In APA specifically, if the page belongs to a corporate or government organisation, you can use the org name as the author. A NASA page with no byline cites as (NASA, 2023) in-text, and the reference list entry starts with “NASA.”
In MLA and Chicago, the page title leads, formatted according to that style’s rules.
The Error That Actually Hurts Your Grade
The most damaging mistake isn’t a misplaced comma. It’s using the wrong format for the wrong discipline — submitting MLA to a science professor or APA to a history department. I’ve done both, early on.
Professors in specialised fields recognise their citation conventions the way you’d recognise your own handwriting. A mismatch reads as unfamiliarity with the field, not just a formatting slip. Ask your instructor at the start of the semester. Do not assume.
Once your citations and structure are solid, your conclusion deserves the same care. Knowing how to conclude an essay effectively keeps your argument landing — not just trailing off.
Format Right, Then Get Out of Your Own Way
Formatting is not the point of your essay. Your argument is. But a correctly formatted paper removes friction — it lets your reader focus on what you’re saying instead of what you got wrong on the cover page.
Print this guide. Check the comparison table before you start each new paper. And if you’re juggling multiple styles across different courses this semester, label your document templates. Future you will be grateful.

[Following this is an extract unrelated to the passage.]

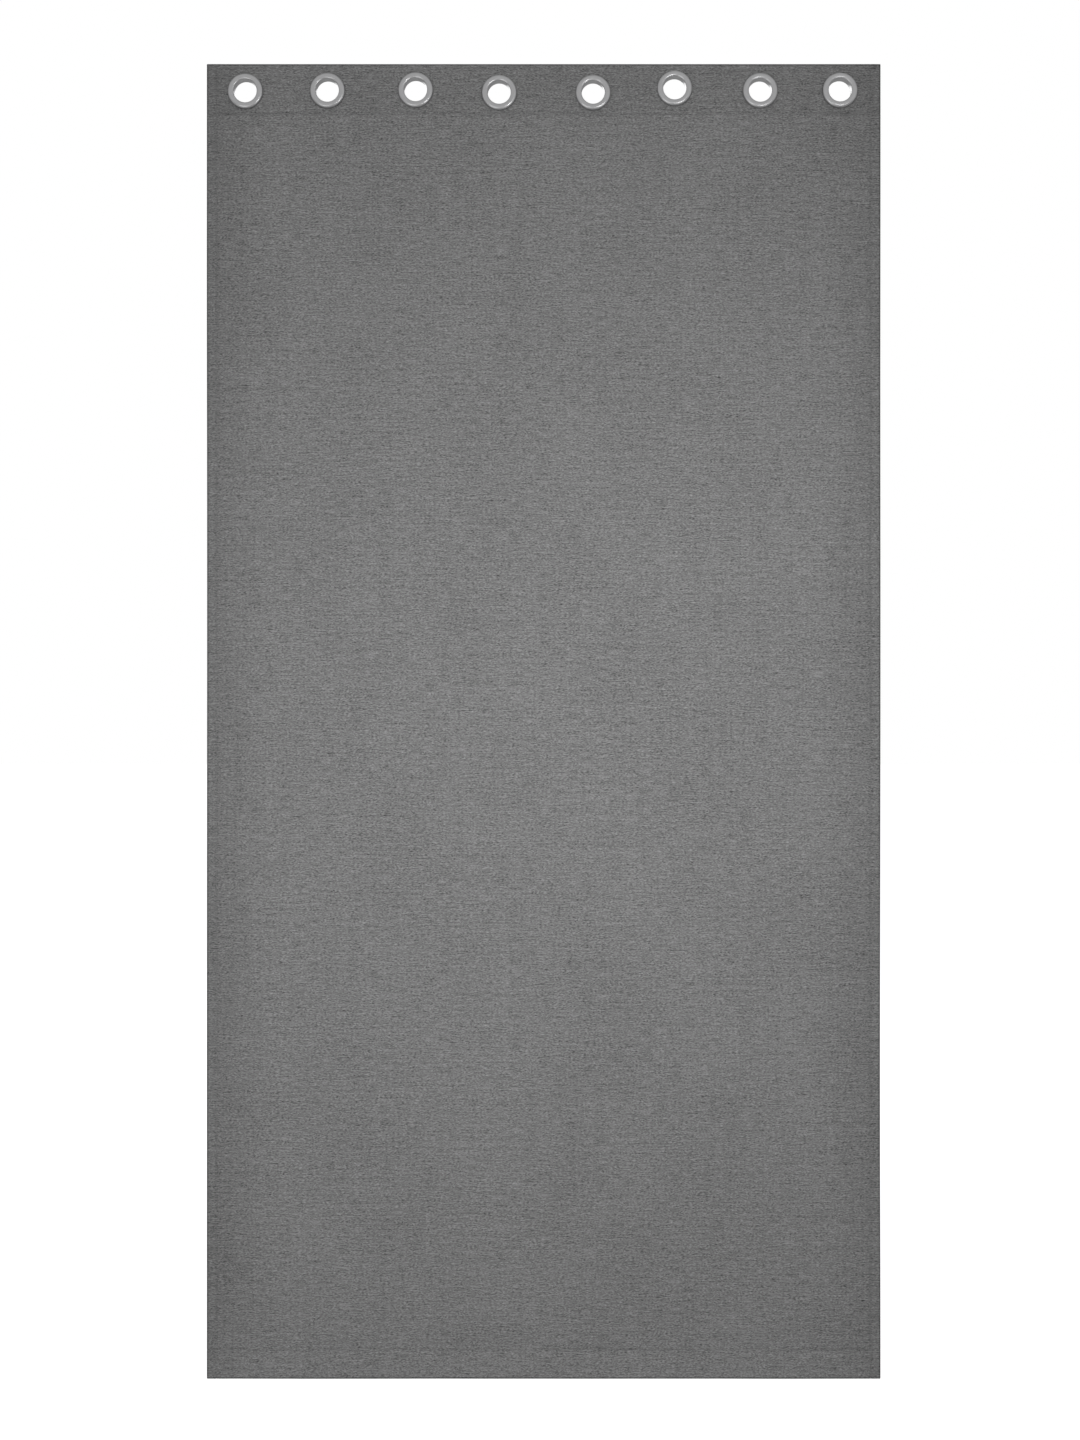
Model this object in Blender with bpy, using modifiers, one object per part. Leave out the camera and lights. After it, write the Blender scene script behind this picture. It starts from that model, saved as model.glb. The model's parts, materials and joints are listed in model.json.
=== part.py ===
"""Fabric room curtain panel that hangs from a rod by eight snap-in eyelets.

The panel lies in the XZ plane: +X is to the right seen from the room, +Y points
to the back (towards the window) and +Z is up. The origin is the middle of the
eyelet row, on the line where the rod runs. Between each two eyelets the cloth
folds like an accordion, so the panel is eight strips joined by seven fold lines:
the odd folds close the strips back to back, and the even ones front to front.
All sizes are in metres.
"""
import math

import bmesh
import bpy
from mathutils import Matrix

# Panel
PANEL_WIDTH = 1.170          # side edge to side edge
PANEL_DROP = 2.283           # top edge to bottom edge
SECTION_GAP = 0.0006         # slit between two strips, at a fold line

# Cloth layers, counted from the room side to the back
CLOTH_THICKNESS = 0.0006
STIFFENER_THICKNESS = 0.0005
LAYER_GAP = 0.0003
CLOTH_ABOVE_RING = 0.017     # top edge to the eyelet rings
CLOTH_BELOW_RING = 0.0105    # eyelet rings to the lower edge of the heading
STIFFENER_INSET = 0.0030     # below the top edge, and above the heading's lower edge
BOTTOM_HEM_DEPTH = 0.052
SIDE_HEM_WIDTH = 0.019

# Eyelets
EYELET_COUNT = 8
EYELET_INSET = 0.06875       # side edge to the centre of the first eyelet
EYELET_BORE_R = 0.0200
RING_WIDTH = 0.0105          # bore to outer edge
SHELL_THICKNESS = 0.0006     # pressed sheet of the rings and the barrel
FRONT_RISE = 0.0050          # crest of the room-side ring, above the face cloth
BACK_RISE = 0.0060           # crest of the snap ring, above the back of the heading
OUTER_RIM = 0.0006           # straight rim where a dome meets the cloth
INNER_RIM = 0.0022           # straight wall of a dome along the bore
BARREL_PROUD = 0.0052        # barrel end, beyond the back of the heading
EYELET_CLEARANCE = 0.0003    # barrel to cloth, barrel to snap ring, ring to cloth
RING_SEGMENTS = 24
DOME_STEPS = 6

# Where each eyelet was punched, off its even place: right, up
EYELET_DRIFT = (
    (-0.0015, -0.0005),
    (-0.0065, 0.0005),
    (-0.0010, 0.0015),
    (-0.0035, -0.0030),
    (0.0120, -0.0030),
    (0.0060, 0.0045),
    (0.0070, 0.0005),
    (-0.0020, 0.0010),
)

# Colour, roughness and metallic value of each finish
CLOTH_FINISH = ("grey_cloth", (0.19, 0.19, 0.19), 0.92, 0.0)
STIFFENER_FINISH = ("white_buckram", (0.75, 0.74, 0.70), 0.85, 0.0)
EYELET_FINISH = ("satin_silver", (0.55, 0.55, 0.56), 0.35, 1.0)

# Worked out from the sizes above
EYELET_OUTER_R = EYELET_BORE_R + RING_WIDTH
TOP_Z = EYELET_OUTER_R + CLOTH_ABOVE_RING
BOTTOM_Z = TOP_Z - PANEL_DROP
HEADING_LOW_Z = -EYELET_OUTER_R - CLOTH_BELOW_RING
HEM_HIGH_Z = BOTTOM_Z + BOTTOM_HEM_DEPTH
HALF_WIDTH = PANEL_WIDTH / 2
FACE_BACK_Y = CLOTH_THICKNESS
HEM_FRONT_Y = FACE_BACK_Y + LAYER_GAP
HEM_BACK_Y = HEM_FRONT_Y + CLOTH_THICKNESS
STIFFENER_BACK_Y = HEM_FRONT_Y + STIFFENER_THICKNESS
TURN_FRONT_Y = STIFFENER_BACK_Y + LAYER_GAP
TURN_BACK_Y = TURN_FRONT_Y + CLOTH_THICKNESS
BARREL_OUTER_R = EYELET_BORE_R + SHELL_THICKNESS
CUT_R = BARREL_OUTER_R + EYELET_CLEARANCE


def clear_scene():
    """Remove every object, so that the script can be run again."""
    for obj in list(bpy.data.objects):
        bpy.data.objects.remove(obj, do_unlink=True)


def make_collection(name):
    """A new collection in the scene."""
    collection = bpy.data.collections.new(name)
    bpy.context.scene.collection.children.link(collection)
    return collection


def make_material(finish):
    """A Principled material from a (name, colour, roughness, metallic) finish."""
    name, colour, roughness, metallic = finish
    material = bpy.data.materials.new(name)
    material.use_nodes = True
    shader = material.node_tree.nodes["Principled BSDF"]
    shader.inputs["Base Color"].default_value = (*colour, 1.0)
    shader.inputs["Roughness"].default_value = roughness
    shader.inputs["Metallic"].default_value = metallic
    material.diffuse_color = (*colour, 1.0)
    return material


def eyelet_centres():
    """(x, z) of each eyelet's axis, from left to right."""
    pitch = (PANEL_WIDTH - 2 * EYELET_INSET) / (EYELET_COUNT - 1)
    centres = []
    for i in range(EYELET_COUNT):
        right, up = EYELET_DRIFT[i % len(EYELET_DRIFT)]
        centres.append((EYELET_INSET - HALF_WIDTH + i * pitch + right, up))
    return centres


def fold_lines(centres):
    """x of each fold line, midway between two eyelets so that their bores line up."""
    return [(a[0] + b[0]) / 2 for a, b in zip(centres, centres[1:])]


class Curtain:
    """The parts and cutters collections, the finishes and the folding strips."""

    def __init__(self):
        self.parts = make_collection("curtain_panel")
        self.cutters = make_collection("cutters")
        self.cloth = make_material(CLOTH_FINISH)
        self.buckram = make_material(STIFFENER_FINISH)
        self.silver = make_material(EYELET_FINISH)
        self.hinges = []

    def add_hinge(self, name, x, y):
        """An empty on a strip's fold line, which turns the strip and all after it."""
        empty = bpy.data.objects.new(name, None)
        empty.empty_display_size = 0.05
        self.parts.objects.link(empty)
        if self.hinges:
            last, last_x, last_y = self.hinges[-1]
            empty.parent = last
            empty.location = (x - last_x, y - last_y, 0.0)
        else:
            empty.location = (x, y, 0.0)
        self.hinges.append((empty, x, y))

    def add_part(self, name, mesh, place, material):
        """A named piece of the last strip, with its own origin at place."""
        mesh.materials.append(material)
        obj = bpy.data.objects.new(name, mesh)
        self.parts.objects.link(obj)
        empty, hinge_x, hinge_y = self.hinges[-1]
        obj.parent = empty
        obj.location = (place[0] - hinge_x, place[1] - hinge_y, place[2])
        return obj

    def add_layer(self, name, low, high, material):
        """One flat layer of cloth or buckram between two corners."""
        size = [b - a for a, b in zip(low, high)]
        centre = [(a + b) / 2 for a, b in zip(low, high)]
        bm = bmesh.new()
        bmesh.ops.create_cube(bm, size=1.0, matrix=Matrix.Diagonal((*size, 1.0)))
        mesh = bpy.data.meshes.new(name)
        bm.to_mesh(mesh)
        bm.free()
        return self.add_part(name, mesh, centre, material)

    def add_punch(self, name, x, z):
        """The round cutter that punches one eyelet's hole through every layer."""
        length = 4 * TURN_BACK_Y
        turn = Matrix.Rotation(math.pi / 2, 4, "X")
        bm = bmesh.new()
        bmesh.ops.create_cone(bm, cap_ends=True, segments=RING_SEGMENTS,
                              radius1=CUT_R, radius2=CUT_R, depth=length, matrix=turn)
        mesh = bpy.data.meshes.new(name)
        bm.to_mesh(mesh)
        bm.free()
        punch = bpy.data.objects.new(name, mesh)
        self.cutters.objects.link(punch)
        empty, hinge_x, hinge_y = self.hinges[-1]
        punch.parent = empty
        punch.location = (x - hinge_x, TURN_BACK_Y / 2 - hinge_y, z)
        punch.hide_render = True
        punch.display_type = "WIRE"
        return punch

    def add_turned(self, name, profile, place):
        """A pressed ring turned from its outer skin's (radius, height) points.

        Height points to the room, and the sheet's thickness goes inwards.
        """
        mesh = bpy.data.meshes.new(name)
        points = [(radius, 0.0, height) for radius, height in profile]
        edges = [(i, i + 1) for i in range(len(points) - 1)]
        mesh.from_pydata(points, edges, [])
        obj = self.add_part(name, mesh, place, self.silver)
        obj.rotation_euler = (math.pi / 2, 0.0, 0.0)
        screw = obj.modifiers.new("turn", "SCREW")
        screw.angle = 2 * math.pi
        screw.steps = RING_SEGMENTS
        screw.render_steps = RING_SEGMENTS
        screw.use_merge_vertices = True
        screw.merge_threshold = 0.00001
        screw.use_smooth_shade = True
        sheet = obj.modifiers.new("sheet", "SOLIDIFY")
        sheet.thickness = SHELL_THICKNESS
        sheet.offset = -1.0
        sheet.use_even_offset = True
        return obj


def dome_points(inner, outer, base, crest):
    """A rounded ring on straight rims, from the outer edge over the crest to the inner edge."""
    middle = (inner + outer) / 2
    reach = (outer - inner) / 2
    up = math.copysign(1.0, crest - base)
    arc = []
    for i in range(DOME_STEPS + 1):
        angle = math.pi * i / DOME_STEPS
        rim = OUTER_RIM if 2 * i < DOME_STEPS else INNER_RIM
        shoulder = base + up * rim
        height = shoulder + (crest - shoulder) * math.sin(angle)
        arc.append((middle + reach * math.cos(angle), height))
    return [(outer, base)] + arc + [(inner, base)]


def front_profile():
    """Room-side ring and its barrel, with height 0 on the face cloth's front."""
    dome = dome_points(EYELET_BORE_R, EYELET_OUTER_R, EYELET_CLEARANCE, FRONT_RISE)
    barrel_end = (EYELET_BORE_R, -(TURN_BACK_Y + BARREL_PROUD))
    return [barrel_end] + list(reversed(dome[:-1]))


def back_profile():
    """Snap ring behind the heading; its dome points to the window."""
    base = -(TURN_BACK_Y + EYELET_CLEARANCE)
    crest = -(TURN_BACK_Y + BACK_RISE)
    return dome_points(CUT_R, EYELET_OUTER_R, base, crest)


def punch_through(layers, punch):
    """Cut the eyelet's hole through each layer."""
    for layer in layers:
        cut = layer.modifiers.new("eyelet hole", "BOOLEAN")
        cut.operation = "DIFFERENCE"
        cut.solver = "EXACT"
        cut.object = punch


def build_strip(curtain, number, left, right, centre):
    """All the layers and the eyelet of one strip, between its two side edges."""
    x, z = centre
    face = curtain.add_layer(
        f"face_cloth_{number}",
        (left, 0.0, BOTTOM_Z),
        (right, FACE_BACK_Y, TOP_Z),
        curtain.cloth,
    )
    stiffener = curtain.add_layer(
        f"heading_stiffener_{number}",
        (left, HEM_FRONT_Y, HEADING_LOW_Z + STIFFENER_INSET),
        (right, STIFFENER_BACK_Y, TOP_Z - STIFFENER_INSET),
        curtain.buckram,
    )
    turn = curtain.add_layer(
        f"heading_turn_{number}",
        (left, TURN_FRONT_Y, HEADING_LOW_Z),
        (right, TURN_BACK_Y, TOP_Z),
        curtain.cloth,
    )
    curtain.add_layer(
        f"bottom_hem_{number}",
        (left, HEM_FRONT_Y, BOTTOM_Z),
        (right, HEM_BACK_Y, HEM_HIGH_Z),
        curtain.cloth,
    )
    punch = curtain.add_punch(f"punch_{number}", x, z)
    punch_through((face, stiffener, turn), punch)
    curtain.add_turned(f"eyelet_front_{number}", front_profile(), (x, 0.0, z))
    curtain.add_turned(f"eyelet_back_{number}", back_profile(), (x, 0.0, z))


def build_side_hem(curtain, name, left, right):
    """A side edge's turned-in layer, between the bottom hem and the heading."""
    curtain.add_layer(
        name,
        (left, HEM_FRONT_Y, HEM_HIGH_Z + LAYER_GAP),
        (right, HEM_BACK_Y, HEADING_LOW_Z - LAYER_GAP),
        curtain.cloth,
    )


def build():
    """The whole panel, strip by strip from left to right."""
    clear_scene()
    curtain = Curtain()
    centres = eyelet_centres()
    folds = fold_lines(centres)
    slit = SECTION_GAP / 2
    lefts = [-HALF_WIDTH] + [x + slit for x in folds]
    rights = [x - slit for x in folds] + [HALF_WIDTH]
    curtain.add_hinge("pleat_1_frame", 0.0, 0.0)
    for i, centre in enumerate(centres):
        number = i + 1
        if i > 0:
            closes_backs = i % 2 == 1
            axis_y = TURN_BACK_Y if closes_backs else 0.0
            curtain.add_hinge(f"fold_{i}_axis", folds[i - 1], axis_y)
        build_strip(curtain, number, lefts[i], rights[i], centre)
        if i == 0:
            build_side_hem(curtain, "side_hem_left", lefts[i], lefts[i] + SIDE_HEM_WIDTH)
        if number == EYELET_COUNT:
            build_side_hem(curtain, "side_hem_right", rights[i] - SIDE_HEM_WIDTH, rights[i])


build()
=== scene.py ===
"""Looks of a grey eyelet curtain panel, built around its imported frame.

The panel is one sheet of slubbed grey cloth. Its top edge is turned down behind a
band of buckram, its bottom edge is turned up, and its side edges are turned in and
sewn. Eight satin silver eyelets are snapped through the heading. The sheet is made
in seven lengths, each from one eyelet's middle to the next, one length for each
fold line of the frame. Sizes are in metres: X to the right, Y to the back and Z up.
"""
import json
import logging
import math
from dataclasses import dataclass, field
from enum import Enum
from typing import ClassVar

import bpy
import numpy as np
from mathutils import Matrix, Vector

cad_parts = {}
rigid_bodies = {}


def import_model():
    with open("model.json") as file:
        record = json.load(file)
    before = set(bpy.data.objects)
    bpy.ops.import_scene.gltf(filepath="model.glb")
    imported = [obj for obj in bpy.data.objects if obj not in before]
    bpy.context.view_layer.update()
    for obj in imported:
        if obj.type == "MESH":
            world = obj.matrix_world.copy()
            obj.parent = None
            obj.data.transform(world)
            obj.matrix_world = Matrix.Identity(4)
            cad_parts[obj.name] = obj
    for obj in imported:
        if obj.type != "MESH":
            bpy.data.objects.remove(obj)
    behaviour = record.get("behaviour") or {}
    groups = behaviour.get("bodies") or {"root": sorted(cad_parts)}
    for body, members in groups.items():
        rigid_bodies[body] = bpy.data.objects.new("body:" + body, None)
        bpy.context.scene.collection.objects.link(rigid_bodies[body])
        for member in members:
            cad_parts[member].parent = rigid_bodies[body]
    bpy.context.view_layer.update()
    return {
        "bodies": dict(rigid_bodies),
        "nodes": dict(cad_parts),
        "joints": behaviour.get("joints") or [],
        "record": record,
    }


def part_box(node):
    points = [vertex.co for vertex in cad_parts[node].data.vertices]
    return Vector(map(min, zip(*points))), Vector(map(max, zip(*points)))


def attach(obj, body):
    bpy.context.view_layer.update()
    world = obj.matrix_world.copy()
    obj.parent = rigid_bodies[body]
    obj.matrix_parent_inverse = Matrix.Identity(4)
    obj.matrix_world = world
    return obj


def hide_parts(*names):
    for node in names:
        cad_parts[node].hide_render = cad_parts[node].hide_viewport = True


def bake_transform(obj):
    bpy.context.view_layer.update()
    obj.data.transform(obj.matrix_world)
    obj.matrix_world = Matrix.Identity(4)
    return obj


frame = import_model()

WEAVE_MAP = "weave"
MM = 0.001
FULL_TURN = 2 * math.pi

Socket = bpy.types.NodeSocket
Piece = bpy.types.Object
Place = tuple[float, float, float]

log = logging.getLogger("curtain")


class Layer(Enum):
    """The layers of the folded sheet, from the room side to the back."""

    FACE = "face_cloth"
    HEM = "bottom_hem"
    TURN = "heading_turn"


class Side(Enum):
    """A side edge of the panel, with the way that points into the panel."""

    LEFT = 1.0
    RIGHT = -1.0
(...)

FAQs: Essay Formatting Rules
1. What is the difference between APA and MLA formatting?
APA is standard in sciences and leads citations with the year. MLA is used in humanities and leads with the author’s name. They differ in title page requirements, in-text citation format, and how the final source list is structured and named.
2. Do I always need a title page?
APA and Chicago require one. Standard MLA does not — it uses a four-line header at the top of the first page instead. Always confirm with your instructor before assuming either way.
3. What font and spacing should I use?
All three styles default to 12-point Times New Roman, double-spaced, with one-inch margins. APA 7th edition also accepts Calibri 11pt and Georgia 11pt for student papers.